The WISEE-ESM model
The energy supply model WISEE-ESM calculates the cost-optimal expansion and use of energy supply plants, infrastructures and sector coupling technologies (e.g. electrolysers or heat pumps) to cover given energy demands. Demands can be taken from the energy demand model (WISEE-EDM) or can be specified externally (e.g. from existing energy scenarios). WISEE-ESM can be flexibly adjusted which energy sources or substances (CO2, other material flows) are to be taken into account. For each of them, production technologies, transport and storage infrastructures as well as sector coupling technologies can be represented.
The model consists of two modules: The expansion or invest module and the deployment or dispatch module. The Invest module calculates the necessary increase in generation, transport and conversion capacity over the next decades, the dispatch module calculates the use of the system components during the year. Both modules work with an optimization whose objective function is the minimization of costs. Investment, CO2, fuel and operating costs are taken into account. CO2 emission limits and limitations of potential can be specified as boundary conditions.

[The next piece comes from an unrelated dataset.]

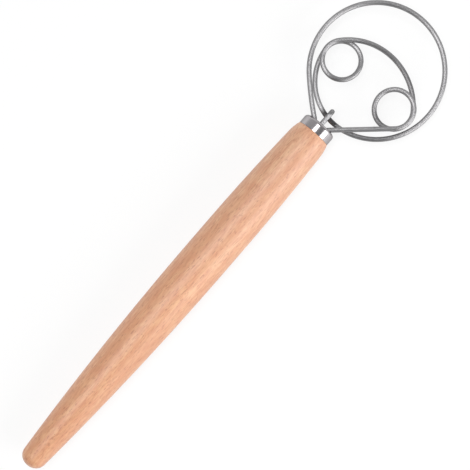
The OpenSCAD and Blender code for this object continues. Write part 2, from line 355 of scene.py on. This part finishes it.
# Each bend as centre, radius, first and last bearing, and first and last height.
bends = [
    (left_bend, leg_bend, -90, bow_start, 0, 0),
    (bow, bow_radius, bow_start + 180, ring_start, 0, 0),
    (ring, ring_radius, ring_start, fall_start, 0, 0),
    (ring, ring_radius, fall_start, fall_end, 0, low),
    (ring, ring_radius, fall_end, ring_end, low, low),
    (turn, turn_radius, ring_end, coil_start - 360, low, low),
    (left_coil, coil_radius, coil_start, first_climb[0], low, low),
    (left_coil, coil_radius, *first_climb, low, 0),
    (left_coil, coil_radius, first_climb[1], bridge_start - 360, 0, 0),
    (bridge, bridge_radius, bridge_start, bridge_fall[0], 0, 0),
    (bridge, bridge_radius, *bridge_fall, 0, low),
    (bridge, bridge_radius, bridge_fall[1], bridge_end, low, low),
    (right_coil, coil_radius, bridge_end, last_climb[0], low, low),
    (right_coil, coil_radius, *last_climb, low, 0),
    (right_coil, coil_radius, last_climb[1], leg_start - 720, 0, 0),
    (right_bend, leg_bend, leg_start - 180, 90, 0, 0),
]
station_spacing = 0.6
path = [Vector((-wood_recess - depth, leg_offset, 0)) for depth in (leg_depth, leg_depth / 2)]
for centre, radius, first, last, start_height, end_height in bends:
    if centre is right_bend:
        leg_from, leg_to = path[-1], Vector((*(centre + polar(radius, first)), 0))
        path += [leg_from.lerp(leg_to, i / 40) for i in range(1, 40)]
    steps = ceil(radians(abs(last - first)) * radius / station_spacing)
    for i in range(steps + 1):
        rise = (1 - cos(pi * i / steps)) / 2
        plan = centre + polar(radius, first + (last - first) * i / steps)
        point = Vector((*plan, start_height + (end_height - start_height) * rise))
        if (point - path[-1]).length > 0.05:
            path.append(point)
path += [Vector((-wood_recess - depth, -leg_offset, 0)) for depth in (leg_depth / 2, leg_depth)]


def drawn_wire(name, path, level, around=32, chamfer=0.25):
    """A round wire along a path in millimetres. Its UV map runs along it in metres and once round it."""
    form = bmesh.new()
    marks = form.loops.layers.uv.new("length_and_turn")
    ways = [(b - a).normalized() for a, b in zip(path, path[1:])]
    ways = [ways[0]] + [(a + b).normalized() for a, b in zip(ways, ways[1:])] + [ways[-1]]
    stations = []
    run = 0
    for i, (point, way) in enumerate(zip(path, ways)):
        run += (point - path[i - 1]).length if i else 0
        stations.append((point, way, wire_radius, run))
    for at, turn_back in ((0, 1), (-1, -1)):
        point, way, _, run = stations[at]
        inner = (point + turn_back * chamfer * way, way, wire_radius, run + turn_back * chamfer)
        tip = (point, way, wire_radius - chamfer, run)
        stations[at] = inner
        stations.insert(0 if at == 0 else len(stations), tip)
    hoops = []
    for point, way, radius, _ in stations:
        up = (level - level.dot(way) * way).normalized()
        side = way.cross(up)
        spokes = [cos(2 * pi * i / around) * up + sin(2 * pi * i / around) * side for i in range(around)]
        hoops.append([form.verts.new(placed(*(point + radius * spoke))) for spoke in spokes])
    for near, far, (_, _, _, start), (_, _, _, end) in zip(hoops, hoops[1:], stations, stations[1:]):
        for i in range(around):
            face = form.faces.new([near[i - 1], near[i], far[i], far[i - 1]])
            face.smooth = True
            here, there = (i - 1) % around / around, ((i - 1) % around + 1) / around
            for loop, spot in zip(face.loops, ((start, here), (start, there), (end, there), (end, here))):
                loop[marks].uv = (spot[0] / 1000, spot[1])
    for hoop in (hoops[0], hoops[-1]):
        form.faces.new(hoop)
    bmesh.ops.recalc_face_normals(form, faces=form.faces)
    mesh = bpy.data.meshes.new(name)
    form.to_mesh(mesh)
    mesh.set_sharp_from_angle(angle=radians(35))
    piece = bpy.data.objects.new(name, mesh)
    bpy.context.scene.collection.objects.link(piece)
    return piece


wire = drawn_wire("whisk_wire_bent", path, Vector((0, 0, 1)))
crossing = Vector((turn.x - sqrt(turn_radius**2 - turn.y**2), 0, low))
nearest = min(range(len(path)), key=lambda i: (path[i] - crossing).length)
crossing_run = sum((b - a).length for a, b in zip(path[:nearest], path[1:]))

# Cold-drawn stainless wire: a dull shine, with the die's fine lines along it and slightly duller patches
# where it has been handled and bent. The lines spread each reflection round the wire, and hardly along it.
drawn_steel = bpy.data.materials.new("Cold_drawn_stainless_wire")
drawn_steel.use_nodes = True
tree = drawn_steel.node_tree
shader = tree.nodes["Principled BSDF"]
marks = node(tree, "TexCoord", {}).outputs["UV"]
# Die lines a few hundredths of a millimetre wide, drawn 24 to the turn, each about 20 mm long.
lines_at = node(tree, "Mapping", {"Vector": marks, "Scale": (1000 / 20, 24, 1)}).outputs[0]
lines = node(tree, "TexNoise", {"Vector": lines_at, "Scale": 1, "Detail": 3}).outputs["Fac"]
place = node(tree, "TexCoord", {}).outputs["Object"]
# Dull patches about 8 mm across.
patches = node(tree, "TexNoise", {"Vector": place, "Scale": 1000 / 8, "Detail": 1}).outputs["Fac"]
dullness = node(tree, "MapRange", {"Value": patches, "To Min": 0.4, "To Max": 0.46}).outputs[0]
tone = node(
    tree, "Mix", {"Factor": lines, 6: linear("#9d9c9e"), 7: linear("#abaaab")}, data_type="RGBA"
).outputs[2]
# Painted shade: the top of the wire is painted dark for a few millimetres on each side of the hook, and more
# faintly on the ring's near side, at the bridge's end and on the right coil's far side. Each shaded stretch's
# middle in millimetres along the wire from the hook, its full and its faded half length, and its depth.
along_and_round = node(tree, "SeparateXYZ", {0: marks}).outputs
shaded_stretches = 0
for past_hook, full, faded, depth in (
    (-1.5, 4.5, 8, 1),
    (-26, 10, 24, 0.3),
    (173, 4, 14, 0.5),
    (216, 2, 9, 0.5),
    (228, 6, 14, 0.25),
):
    middle = (crossing_run + past_hook) / 1000
    away = node(tree, "Math", {0: along_and_round["X"], 1: middle}, operation="SUBTRACT").outputs[0]
    away = node(tree, "Math", {0: away}, operation="ABSOLUTE").outputs[0]
    shade_depth_here = node(
        tree,
        "MapRange",
        {"Value": away, "From Min": full / 1000, "From Max": faded / 1000, "To Min": depth, "To Max": 0},
    ).outputs[0]
    shaded_stretches = node(tree, "Math", {0: shade_depth_here, 1: shaded_stretches}, operation="MAXIMUM").outputs[0]
angle = node(tree, "Math", {0: along_and_round["Y"], 1: 2 * pi}, operation="MULTIPLY").outputs[0]
facing = node(tree, "Math", {0: angle}, operation="COSINE").outputs[0]
upward = node(
    tree, "MapRange", {"Value": facing, "From Min": 0.2, "From Max": 0.95, "To Max": 0.9}
).outputs[0]
# Painted shade: the darkening lies only on the top of the wire, where it faces up.
painted_shade = node(tree, "Math", {0: shaded_stretches, 1: upward}, operation="MULTIPLY").outputs[0]
# The painted shade darkens the wire's tone towards near black.
tone = node(tree, "Mix", {"Factor": painted_shade, 6: tone, 7: linear("#201e1f")}, data_type="RGBA").outputs[2]
grooves = node(tree, "Bump", {"Height": lines, "Strength": 0.02, "Distance": 0.00002})
tree.links.new(tone, shader.inputs["Base Color"])
tree.links.new(dullness, shader.inputs["Roughness"])
tree.links.new(grooves.outputs[0], shader.inputs["Normal"])
lengthwise = node(tree, "Tangent", {}, direction_type="UV_MAP", uv_map="length_and_turn")
tree.links.new(lengthwise.outputs[0], shader.inputs["Tangent"])
shader.inputs["Anisotropic"].default_value = 0.8
shader.inputs["Anisotropic Rotation"].default_value = 0.25
shader.inputs["Specular Tint"].default_value = (0.5, 0.5, 0.5, 1)
shader.inputs["Metallic"].default_value = 1
wire.data.materials.append(drawn_steel)
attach(wire, "root")
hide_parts("whisk_wire")

# Retaining hook: a short end of the same wire, set into the wood between the two legs. It runs over the near
# side of the ring and is bent down and back under it, which ties the ring to the handle.
hook_depth = 24
hook_reach = 1.1
hook_return = 2
hook_bend = crossing.x + hook_reach
hook_path = [Vector((-wood_recess - depth, 0, 0)) for depth in (hook_depth, hook_depth / 2)]
hook_path += [Vector((-wood_recess + (hook_bend + wood_recess) * i / 12, 0, 0)) for i in range(12)]
for i in range(25):
    wrap = pi * i / 24
    hook_path.append(Vector((hook_bend - low * sin(wrap), 0, low - low * cos(wrap))))
hook_path += [Vector((hook_bend - reach, 0, 2 * low)) for reach in (hook_return / 2, hook_return)]
hook = drawn_wire("retaining_hook_bent", hook_path, Vector((0, 1, 0)))
hook.data.materials.append(drawn_steel)
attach(hook, "root")
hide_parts("retaining_hook")

# Table: a wide sheet of matt white paper under the whisk. It shows as white to the camera with a faint soft
# shadow, and as white in the steel, where more of its shadow shows.
table_form = bmesh.new()
bmesh.ops.create_grid(table_form, x_segments=1, y_segments=1, size=5)
table_mesh = bpy.data.meshes.new("table")
table_form.to_mesh(table_mesh)
table = bpy.data.objects.new("table", table_mesh)
bpy.context.scene.collection.objects.link(table)
paper = bpy.data.materials.new("Matt_white_paper")
paper.use_nodes = True
tree = paper.node_tree
tree.nodes.remove(tree.nodes["Principled BSDF"])
rays = node(tree, "LightPath", {}).outputs
seen = node(tree, "Math", {0: rays["Is Camera Ray"], 1: 0.8}, operation="MULTIPLY").outputs[0]
mirrored = node(
    tree, "Math", {0: rays["Is Glossy Ray"], 1: rays["Is Transmission Ray"]}, operation="MAXIMUM"
).outputs[0]
share = node(tree, "Math", {0: mirrored, 1: 0.4, 2: seen}, operation="MULTIPLY_ADD").outputs[0]
matt = node(tree, "BsdfDiffuse", {"Color": (0.9, 0.9, 0.9, 1)}).outputs[0]
white = node(tree, "Emission", {"Color": (1, 1, 1, 1), "Strength": 1.03}).outputs[0]
mixed = node(tree, "MixShader", {0: share, 1: matt, 2: white}).outputs[0]
tree.links.new(mixed, tree.nodes["Material Output"].inputs["Surface"])
table.data.materials.append(paper)

# Light: a soft strip overhead, a wider panel low on the right-hand side of the handle, and a room that is
# pale at the horizon, most of all on the right, and grey above, brighter beyond the head than behind the
# handle.
view_turn = -radians(49.187)
beyond = Vector((-sin(view_turn), cos(view_turn), 0))
world = bpy.data.worlds.new("pale_room")
bpy.context.scene.world = world
world.use_nodes = True
tree = world.node_tree
direction = node(tree, "TexCoord", {}).outputs["Generated"]
sides = node(tree, "SeparateXYZ", {0: direction}).outputs
ahead = node(tree, "VectorMath", {0: direction, 1: beyond}, operation="DOT_PRODUCT").outputs["Value"]
above = node(
    tree, "MapRange", {"Value": ahead, "From Min": -1, "From Max": 1, "To Min": 0.01, "To Max": 0.62}
).outputs[0]
pale = node(
    tree, "MapRange", {"Value": sides["Y"], "From Min": -1, "From Max": 1, "To Min": 1.3, "To Max": 0.2}
).outputs[0]
low_down = node(
    tree, "MapRange", {"Value": sides["Z"], "From Min": 0.05, "From Max": 0.3, "To Min": pale, "To Max": 0}
).outputs[0]
strength = node(tree, "Math", {0: above, 1: low_down}, operation="ADD").outputs[0]
tree.links.new(strength, tree.nodes["Background"].inputs["Strength"])
tree.nodes["Background"].inputs["Color"].default_value = (1, 1, 1, 1)
# Each panel's distance in metres, its bearing forward and leftward of the zenith in degrees, its length
# along the handle and its width in metres, and its power in watts.
for name, away, forward, leftward, length, width, power in (
    ("overhead_panel", 1.5, -5, 9, 1.3, 0.48, 11),
    ("side_panel", 1.3, 17, -58, 1.15, 0.64, 10.5),
):
    lamp = bpy.data.objects.new(name, bpy.data.lights.new(name, "AREA"))
    lamp.data.shape = "RECTANGLE"
    lamp.data.size = length
    lamp.data.size_y = width
    lamp.data.energy = power
    aim = Vector((tan(radians(forward)), tan(radians(leftward)), 1)).normalized()
    lamp.location = away * aim
    lamp.rotation_euler = (-asin(aim.y), atan2(aim.x, aim.z), 0)
    bpy.context.scene.collection.objects.link(lamp)

# Camera: straight above the whisk, turned so that the handle climbs to the right. The view is 470 pixels
# wide, at 1756 pixels to the metre of the whisk.
camera = bpy.data.objects.new("camera", bpy.data.cameras.new("camera"))
camera_height = 0.62
view_width = 470 / 1756
camera.location = placed(-79.2, -4, 1000 * camera_height)
camera.rotation_euler.z = view_turn
camera.data.lens = camera.data.sensor_width * camera_height / view_width
bpy.context.scene.collection.objects.link(camera)
bpy.context.scene.camera = camera
bpy.context.scene.view_settings.view_transform = "Standard"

Key results of model runs are: installed capacity (of generation, transport, storage and conversion facilities), capital expenditure, dispatch of the components in hourly resolution, dispatch costs, CO2 emissions.
Depending on the object of investigation, various parameters can be taken from external sources or optimised internally. The model can represent several regions. Depending on the research question, regions can be, for example, federal states or states. Depending on the application and the data basis, the model can be parameterized for different regions. Up to now, the application of the model has concentrated on Germany and Europe.
Key features of the WISEE-ESM model
Flexible choice of model components
WISEE-ESM can represent the supply of various energy sources and materials such as electricity, heat, hydrogen, CO2 or other material flows. It can be flexibly adjusted which of these energy sources or substances are to be taken into account. For each of them, producers, transport and storage infrastructures and sector coupling technologies can be represented.
Flexible spatial and temporal resolution
The model can represent several regions. Depending on the research question, regions can be, for example, federal states or states. Depending on the application and the data basis, the model can be parameterized for different regions. Transmission capacities represent the connections between the regions. They are defined as transmission power at the region boundaries. A transmission capacity is therefore representative of all lines that connect these two regions.
Climate module & emissions granularity
Emission limits are implemented as boundary conditions
The socio-economic dimension enters the model via demand for various energy carriers reflecting for example growth trajectories in different sectors. Furthermore, constraints set to the optimation may reflect socio-economic dimensions, for example regarding limitations of onshore wind generation potentials.
Mitigation/adaptation measures and technologies
WISEE-ESM calculates the cost-optimal expansion and use of energy supply plants. It covers fossils-based as well as low-carbon energy supply technologies. Mitigation measures that influence costs of different technologies, for example CO2 price, subsidies and taxes can be represented by the model. Furthermore, all measures that foster or limit the application of particular technologies (e.g. coal exit strategies) can be included in the model. Adaptation measures are not part of the model.
Economic rationale and model solution
The core principle behind the results provided by the model is that of minimal societal costs (as reflected in the model's input parameter) for providing a given amount of energy.
Key input parameters
Key input parameters of the model are one the one hand of technical nature: CO2 cap, potentials for renewables, energy demand (electricity, heat, hydrogen) over time.
On the other hand, economic parameters are required: investment costs per unit, fuel prices and operative costs. Finally, the starting situation (exisiting plants, infrastructure etc.) needs to be defined.
- Energy demand from WISEE-EDM model results or externally given
- Current German power plant park (own databasis)
- Cross border capacity based on Entso-E data
- Demand curves according to Entso-E TYNPD
- Renewables production in different weather years according to PyPSA-EUR
- Costs (invest, fuels, CO2, operation)
Policy questions and SDGs
Key policies that can be addressed
Different policies can be represented in the model if they translate into costs or can be represented through cost parameters (see mitigation measures above).
Implications for other SDGs
WISEE-ESM does not automatically calculate the implications on non-climate SDGs of its least-cost energy system to meet prescribed climate or emissions constraints. However, it is possible to use its outputs and calculate the predictions for certain indicators framed in the SDG agenda.